Pour through a strainer and serve immediately.
(note: don't use a little hot tea strainer, there's too much solid stuff
in the brew for that. Use a bigger strainer if you have one.)
Chai Concentrate
Based on the Chai recipe above, this version makes about 7 cups of chai, but without the milk. This way, you can store the spiced tea in a bottle in the refrigerator and use it to make hot or cold chai by adding milk whenever the mood strikes.
7 1/2 cups water
3 whole cinnamon sticks (about 2 inches each)
1 tbs whole cloves
3 tbs whole green cardamom pods
1 tbs whole black peppercorns
1 heaping tsp ground ginger
honey, sugar (optional)
3/4 cup black loose-leaf tea leaves
Pour the water into a large saucepan (6qt) and get it started heating up to boil. Crush each whole spice ingredient, then add it to a bowl. Don't crush to powder, just give each spice a good mash to help the flavors release during cooking. Dump all those crushed spices plus the ginger into the water and give the whole mix a quick stir. When the water reaches boiling, cover the saucepan and turn the heat down to simmer. Let stew for 15 minutes. Now would be a good time to measure out the tea you'll need later.
Add a healthy squirt of honey or a dose of sugar (to taste) and stir well. Bring water back to a boil and dump the tea leaves in. Give it one quick stir, then take the pot off the heat, and cover. Let stand for 5 minutes.

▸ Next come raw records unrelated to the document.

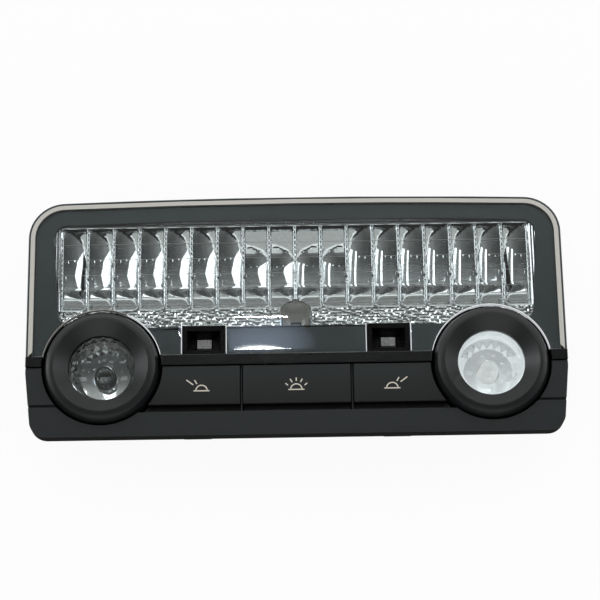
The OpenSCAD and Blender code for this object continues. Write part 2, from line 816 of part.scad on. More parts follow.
module spring_clip(side) {
    wall = half_w - housing_in;
    tongue = hook_out - clip_t;
    // Section of the leaf: a flat back on the wall and a bent tongue that springs out
    leaf = [
        [0, -clip_top], [0, -clip_low], [clip_t, -clip_low - clip_t], [hook_out, -clip_low + 2 * tongue],
        [hook_out, -clip_low + 2 * tongue + clip_t], [1.5 * clip_t, -clip_low + clip_t],
        [clip_t, -clip_low + clip_t], [clip_t, -clip_top]
    ];
    color("#a9adb0") datum() mirror([side < 0 ? 1 : 0, 0, 0]) translate([wall, clip_up, 0])
        rotate([90, 0, 0]) linear_extrude(clip_w, center = true) polygon(leaf);
}

// Outline of a button: k is -1, 0 or 1 from left to right, drawn in by d
module button_outline(k, low, d) {
    x_in = k == 0 ? -centre_button_w / 2 : side_button_in;
    x_out = k == 0 ? centre_button_w / 2 : spot_x;
    mirror([k < 0 ? 1 : 0, 0, 0]) difference() {
        translate([x_in + d, low + d]) square([x_out - x_in - 2 * d, -low - 2 * d]);
        translate([spot_x, 0]) circle(r = button_end_r + d);
    }
}

module button(k) {
    x = k * switch_x;
    shelf = strip_top + button_fit;
    color("#222527") datum() union() {
        difference() {
            union() {
                slab(button_sink, skirt_d) button_outline(k, button_low, 0);
                slab(ledge_d, skirt_d) button_outline(k, shelf, 0);
            }
            slab(button_sink + button_wall, skirt_d + past) button_outline(k, button_low, button_wall);
        }
        translate([x, -switch_down, -stem_d]) cylinder(r = button_post_r, h = stem_d - button_wall);
    }
}

module gimbal_ring(side) {
    color("#3a3d40") at_spot(side) translate([0, 0, -pivot_d]) difference() {
        union() {
            translate([0, 0, -gimbal_h / 2]) cylinder(r = gimbal_out_r, h = gimbal_h);
            rotate([90, 0, 0]) cylinder(r = pin_r, h = 2 * (post_in_r + post_t - pin_end), center = true);
        }
        translate([0, 0, -gimbal_h]) cylinder(r = gimbal_in_r, h = 2 * gimbal_h);
        rotate([0, 90, 0]) cylinder(r = pin_bore_r, h = 3 * gimbal_out_r, center = true);
    }
}

// Section of the bezel: skirt on the ball, rounded crest, slope down to the hole, and the cup behind it
module bezel_section() {
    a0 = acos((crest_up - crest_round * (1 - sin(crest_a)) + pivot_d) / ball_r);
    ball = ball_arc(ball_r, -pivot_d, 90, a0, 10);
    shoulder = arc(crest_r, crest_up - crest_round, crest_round, crest_a + 6, 90, 4);
    hole = [[hole_r, -hole_d], [hole_r, -lens_t], [cup_bore_r, -lens_t]];
    cup_z = lens_t + spot_lens_t;
    cup_in = ball_arc(cup_bore_r, -cup_z, 90, 180 - neck_a, 8);
    neck = [[neck_r, -cup_z - cup_bore_r * cos(neck_a)], [neck_r, -neck_d], [neck_r + cup_t, -neck_d]];
    out_r = cup_bore_r + cup_t;
    out_a = asin((neck_r + cup_t) / out_r);
    cup_out = ball_arc(out_r, -cup_z, 180 - out_a, 90, 8);
    under_z = crest_up - roof_t;
    in_a = acos((under_z + pivot_d) / bezel_in_r);
    under = [[out_r, under_z - 1.5 * roof_t], [out_r + roof_t, under_z - 0.8 * roof_t]];
    inside = ball_arc(bezel_in_r, -pivot_d, in_a, 90, 8);
    polygon(concat(ball, shoulder, hole, cup_in, neck, cup_out, under, inside));
}

module spot_bezel(side) {
    pin_in = cup_bore_r + pin_end;
    color("#202324") at_spot(side) union() {
        rotate_extrude() bezel_section();
        for (end = [-1, 1])
            translate([end * pin_in, 0, -pivot_d]) rotate([0, 90 * end, 0])
                cylinder(r = pin_r, h = gimbal_out_r - pin_end - pin_in);
    }
}

module spot_lens(side) {
    dome_base = hole_r - cut_fit;
    lens_ball = (pow(dome_base, 2) + pow(dome_h, 2)) / (2 * dome_h);
    color("#dfe6e8", 0.5) at_spot(side) translate([0, 0, -lens_t]) union() {
        translate([0, 0, -spot_lens_t]) cylinder(r = cup_bore_r - cup_fit, h = spot_lens_t);
        intersection() {
            translate([0, 0, -tiny]) cylinder(r = dome_base, h = dome_h + tiny);
            translate([0, 0, dome_h - lens_ball]) sphere(r = lens_ball);
        }
    }
}

module spot_reflector(side) {
    out_r = cup_bore_r - cup_fit;
    top = lens_t + spot_lens_t;
    color("#d3d6d8") at_spot(side) translate([0, 0, -top]) difference() {
        intersection() {
            sphere(r = out_r);
            translate([0, 0, -2 * out_r]) cylinder(r = out_r, h = 2 * out_r);
        }
        sphere(r = out_r - bowl_t);
        translate([0, 0, -2 * out_r]) cylinder(r = spot_bulb_r + slot_gap / 2, h = 2 * out_r);
        // The bowl ends just above the ledge round the neck
        translate([0, 0, -out_r * (2 + cos(bowl_end_a))]) cylinder(r = out_r, h = 2 * out_r);
    }
}

module spot_bulb(side) {
    color("#eef1f2", 0.4) at_spot(side) translate([0, 0, -spot_foot]) rotate_extrude()
        glass_section(spot_bulb_r, spot_foot - spot_bulb_tip, spot_neck_r);
}

module spot_filament(side) {
    color("#8d8f90") at_spot(side) translate([0, 0, -spot_foot])
        filament(spot_neck_r - glass_t - filament_fit, spot_bead_h, spot_coil / 2, spot_reach);
}

module spot_holder(side) {
    color("#e9e6dc") at_spot(side) difference() {
        union() {
            translate([0, 0, -neck_d]) cylinder(r = neck_r - cut_fit, h = spot_seat_h);
            translate([0, 0, -neck_d - spot_flange_t]) cylinder(r = neck_r + cup_t, h = spot_flange_t);
            translate([0, 0, -neck_d - spot_socket_l]) cylinder(r = neck_r - cup_t, h = spot_socket_l);
        }
        translate([0, 0, -spot_foot]) cylinder(r = spot_bulb_r + cup_fit, h = spot_seat_h + past);
    }
}

module left_guide_holder() guide_holder(-1);
module right_guide_holder() guide_holder(1);
module left_light_guide() light_guide(-1);
module right_light_guide() light_guide(1);
module left_led() led(-1);
module right_led() led(1);
module left_switch() switch_body(-switch_x);
module centre_switch() switch_body(0);
module right_switch() switch_body(switch_x);
module left_plunger() plunger(-switch_x);
module centre_plunger() plunger(0);
module right_plunger() plunger(switch_x);
module left_spring_clip() spring_clip(-1);
module right_spring_clip() spring_clip(1);
module left_button() button(-1);
module centre_button() button(0);
module right_button() button(1);
module left_gimbal_ring() gimbal_ring(-1);
module right_gimbal_ring() gimbal_ring(1);
module left_spot_bezel() spot_bezel(-1);
module right_spot_bezel() spot_bezel(1);
module left_spot_lens() spot_lens(-1);
module right_spot_lens() spot_lens(1);
module left_spot_reflector() spot_reflector(-1);
module right_spot_reflector() spot_reflector(1);
module left_spot_bulb() spot_bulb(-1);
module right_spot_bulb() spot_bulb(1);
module left_spot_filament() spot_filament(-1);
module right_spot_filament() spot_filament(1);
module left_spot_holder() spot_holder(-1);
module right_spot_holder() spot_holder(1);

rear_housing();
front_frame();
lens_panel();
main_reflector();
main_bulb();
main_filament();
main_bulb_holder();
left_guide_holder();
right_guide_holder();
left_light_guide();
right_light_guide();
left_led();
right_led();
circuit_board();
board_screws();
connector_header();
connector_pins();
left_switch();
centre_switch();
right_switch();
left_spring_clip();
right_spring_clip();
left_button();
centre_button();
right_button();
left_plunger();
centre_plunger();
right_plunger();
left_gimbal_ring();
right_gimbal_ring();
left_spot_bezel();
right_spot_bezel();
left_spot_lens();
right_spot_lens();
left_spot_reflector();
right_spot_reflector();
left_spot_bulb();
right_spot_bulb();
left_spot_filament();
right_spot_filament();
left_spot_holder();
right_spot_holder();
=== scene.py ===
# %% [markdown]
# # Car dome light
# This lesson dresses the solid model of a car's roof lamp for a studio picture.
# The lamp lies on its back: a clear cover over a silvered reflector, two reading lamps in black rings,
# and three black buttons with printed signs. The solids come in as a fixed frame, in metres.
# Every new piece is modelled in that same frame, so it lands in its place with no fitting.

# %% Load the solids and note their box
import math

import bmesh
import bpy
from mathutils import Matrix, Vector


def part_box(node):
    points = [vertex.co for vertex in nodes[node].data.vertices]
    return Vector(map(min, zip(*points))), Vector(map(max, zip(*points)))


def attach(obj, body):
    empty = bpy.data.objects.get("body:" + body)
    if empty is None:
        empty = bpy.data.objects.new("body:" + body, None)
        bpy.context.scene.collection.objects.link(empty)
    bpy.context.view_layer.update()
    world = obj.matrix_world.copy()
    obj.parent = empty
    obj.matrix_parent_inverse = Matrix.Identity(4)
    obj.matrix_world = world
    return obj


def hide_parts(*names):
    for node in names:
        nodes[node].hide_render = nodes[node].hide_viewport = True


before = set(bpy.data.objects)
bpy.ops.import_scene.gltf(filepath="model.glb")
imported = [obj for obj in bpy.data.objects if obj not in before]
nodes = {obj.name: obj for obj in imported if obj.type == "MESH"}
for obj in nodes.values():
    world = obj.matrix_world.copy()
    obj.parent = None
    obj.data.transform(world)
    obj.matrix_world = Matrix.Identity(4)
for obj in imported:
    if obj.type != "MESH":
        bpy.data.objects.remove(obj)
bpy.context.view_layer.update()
MM = 0.001
print("loaded", len(nodes), "solids")

# %% [markdown]
# The frame gives the places that matter. The face plane is the front of the clear cover, and the
# line through both reading lamps is the level from which heights on the face are measured.

# %% Places read from the frame
_, lens_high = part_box("lens_panel")
FACE = lens_high.z
spot_low, spot_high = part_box("right_spot_bezel")
SPOT_X = (spot_low.x + spot_high.x) / 2
LEVEL = (spot_low.y + spot_high.y) / 2


def place(x, up, depth):
    """A point in metres, from millimetres across, above the lamps and below the face plane."""
    return Vector((x * MM, LEVEL + up * MM, FACE - depth * MM))


print("face plane at", round(FACE / MM, 2), "mm, reading lamps at", round(SPOT_X / MM, 2), "mm")

# %% [markdown]
# The tools act on whatever is selected, so each step starts from nothing selected. These few
# helpers open one piece in edit mode, pick its corners, edges or faces by where they lie, and
# close it again. A closed piece gets its place pressed into its mesh, with its object at the origin.

# %% Helpers for modelling by hand
WELD = 0.002
FLAT_DEG, BEVEL_DEG = 0.5, 30


def clear():
    if bpy.context.object and bpy.context.object.mode != "OBJECT":
        bpy.ops.object.mode_set(mode="OBJECT")
    bpy.ops.object.select_all(action="DESELECT")


def activate(obj):
    clear()
    bpy.context.view_layer.objects.active = obj
    obj.select_set(True)
    return obj


def open_piece(obj):
    activate(obj)
    bpy.ops.object.mode_set(mode="EDIT")
    bpy.ops.mesh.select_all(action="DESELECT")


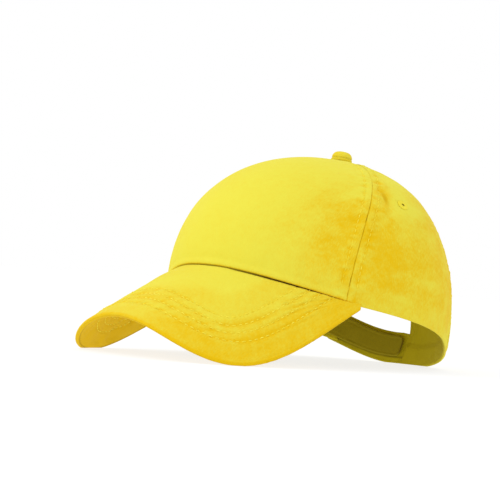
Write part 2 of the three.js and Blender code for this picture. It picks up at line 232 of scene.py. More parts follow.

Pour out through a strainer into something that can handle the sudden heat. I use a big 8-cup Pyrex measuring pitcher. Put chai in the fridge, preferably on top of an oven mitt/hot pad, until it's cooled down enough to store in whatever carafe you have handy.
Notes:
This mix should be kept in the refrigerator. It should keep
for several days (a week or two?), though at my house it's
usually drunk quickly enough that I don't know the lifespan
for certain. When it's time to sweeten the chai during
cooking, keep in mind what you plan to do with it later. Chai
is supposed to be somewhat sweet, but if you're going to use
soy milk, for example, that's already sweetened, so you don't
need to add much sugar or honey to the chai. This mix does
well in icy chai lattés from the blender as well.